The listing below should be written out exactly; please include all of it.

>>>

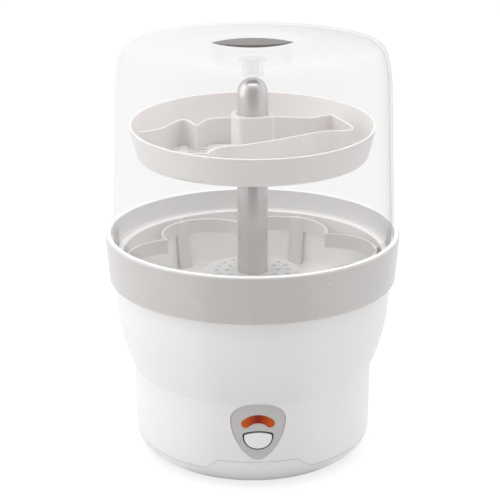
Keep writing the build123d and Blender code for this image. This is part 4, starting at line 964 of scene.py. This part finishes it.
def make_floor():
    """A level square under the object."""
    mesh = bpy.data.meshes.new("floor")
    corners = [(-1, -1), (1, -1), (1, 1), (-1, 1)]
    mesh.from_pydata([(x * FLOOR_HALF, y * FLOOR_HALF, 0) for x, y in corners], [], [(0, 1, 2, 3)])
    mesh.materials.append(floor_material())
    floor = bpy.data.objects.new("floor", mesh)
    bpy.context.scene.collection.objects.link(floor)


def make_surroundings():
    """White to the camera, with one strength for mirrored rays and one for the light it gives."""
    world = bpy.data.worlds.new("studio")
    bpy.context.scene.world = world
    world.use_nodes = True
    sky = world.node_tree
    seen = sky.nodes["Background"]
    feed(sky, seen, {"Color": grey(1), "Strength": SKY_SEEN})
    depth = along(sky, add(sky, "ShaderNodeTexCoord", {}).outputs["Generated"], "Y")
    light = remap(sky, depth, *SKY_LIGHT_TURN, *SKY_LIGHT, kind="SMOOTHSTEP")
    mirrored = remap(sky, depth, *SKY_MIRROR_TURN, *SKY_MIRRORED, kind="SMOOTHSTEP")
    path = add(sky, "ShaderNodeLightPath", {})
    strength = add(sky, "ShaderNodeMix", {"Factor": path.outputs["Is Glossy Ray"], "A": light, "B": mirrored})
    unseen = add(sky, "ShaderNodeBackground", {"Color": grey(1), "Strength": strength.outputs["Result"]})
    last = mix_shaders(sky, path.outputs["Is Camera Ray"], unseen, seen)
    feed(sky, sky.nodes["World Output"], {"Surface": last.outputs[0]})


def area_light(name, place, target, size, power):
    """A rectangular softbox turned towards a target, with its size in metres and its power in watts."""
    data = bpy.data.lights.new(name, "AREA")
    data.shape = "RECTANGLE"
    data.size, data.size_y = size
    data.energy = power
    obj = bpy.data.objects.new(name, data)
    bpy.context.scene.collection.objects.link(obj)
    obj.location = place
    obj.rotation_mode = "QUATERNION"
    obj.rotation_quaternion = (Vector(target) - Vector(place)).to_track_quat("-Z", "Y")


make_floor()
make_surroundings()
area_light("left_softbox", (-1.5, 0.0, 0.8), (0, 0, 0.2), (1.4, 1.6), 9.5)
area_light("right_softbox", (1.5, 0.3, 0.7), (0, 0, 0.2), (1.2, 1.4), 2.4)
area_light("top_softbox", (0, 0.1, 2.2), (0, 0, 0), (2.2, 2.2), 38)

scene = bpy.context.scene
scene.view_settings.view_transform = "Standard"
scene.cycles.transparent_max_bounces = 32
scene.cycles.sample_clamp_indirect = 2.0
scene.cycles.caustics_reflective = False
scene.cycles.caustics_refractive = False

<<<

* _Final answer_
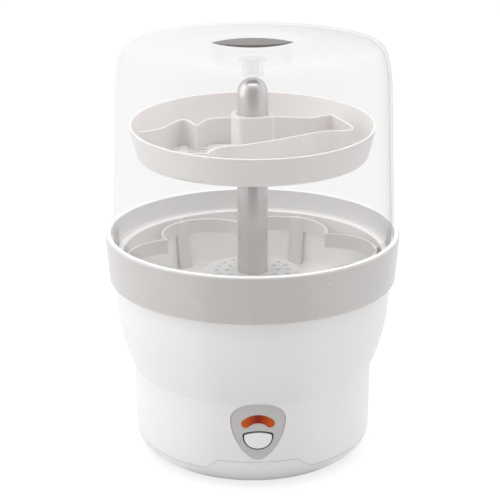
Keep writing the build123d and Blender code for this image. This is part 4, starting at line 964 of scene.py. This part finishes it.
def make_floor():
    """A level square under the object."""
    mesh = bpy.data.meshes.new("floor")
    corners = [(-1, -1), (1, -1), (1, 1), (-1, 1)]
    mesh.from_pydata([(x * FLOOR_HALF, y * FLOOR_HALF, 0) for x, y in corners], [], [(0, 1, 2, 3)])
    mesh.materials.append(floor_material())
    floor = bpy.data.objects.new("floor", mesh)
    bpy.context.scene.collection.objects.link(floor)


def make_surroundings():
    """White to the camera, with one strength for mirrored rays and one for the light it gives."""
    world = bpy.data.worlds.new("studio")
    bpy.context.scene.world = world
    world.use_nodes = True
    sky = world.node_tree
    seen = sky.nodes["Background"]
    feed(sky, seen, {"Color": grey(1), "Strength": SKY_SEEN})
    depth = along(sky, add(sky, "ShaderNodeTexCoord", {}).outputs["Generated"], "Y")
    light = remap(sky, depth, *SKY_LIGHT_TURN, *SKY_LIGHT, kind="SMOOTHSTEP")
    mirrored = remap(sky, depth, *SKY_MIRROR_TURN, *SKY_MIRRORED, kind="SMOOTHSTEP")
    path = add(sky, "ShaderNodeLightPath", {})
    strength = add(sky, "ShaderNodeMix", {"Factor": path.outputs["Is Glossy Ray"], "A": light, "B": mirrored})
    unseen = add(sky, "ShaderNodeBackground", {"Color": grey(1), "Strength": strength.outputs["Result"]})
    last = mix_shaders(sky, path.outputs["Is Camera Ray"], unseen, seen)
    feed(sky, sky.nodes["World Output"], {"Surface": last.outputs[0]})


def area_light(name, place, target, size, power):
    """A rectangular softbox turned towards a target, with its size in metres and its power in watts."""
    data = bpy.data.lights.new(name, "AREA")
    data.shape = "RECTANGLE"
    data.size, data.size_y = size
    data.energy = power
    obj = bpy.data.objects.new(name, data)
    bpy.context.scene.collection.objects.link(obj)
    obj.location = place
    obj.rotation_mode = "QUATERNION"
    obj.rotation_quaternion = (Vector(target) - Vector(place)).to_track_quat("-Z", "Y")


make_floor()
make_surroundings()
area_light("left_softbox", (-1.5, 0.0, 0.8), (0, 0, 0.2), (1.4, 1.6), 9.5)
area_light("right_softbox", (1.5, 0.3, 0.7), (0, 0, 0.2), (1.2, 1.4), 2.4)
area_light("top_softbox", (0, 0.1, 2.2), (0, 0, 0), (2.2, 2.2), 38)

scene = bpy.context.scene
scene.view_settings.view_transform = "Standard"
scene.cycles.transparent_max_bounces = 32
scene.cycles.sample_clamp_indirect = 2.0
scene.cycles.caustics_reflective = False
scene.cycles.caustics_refractive = False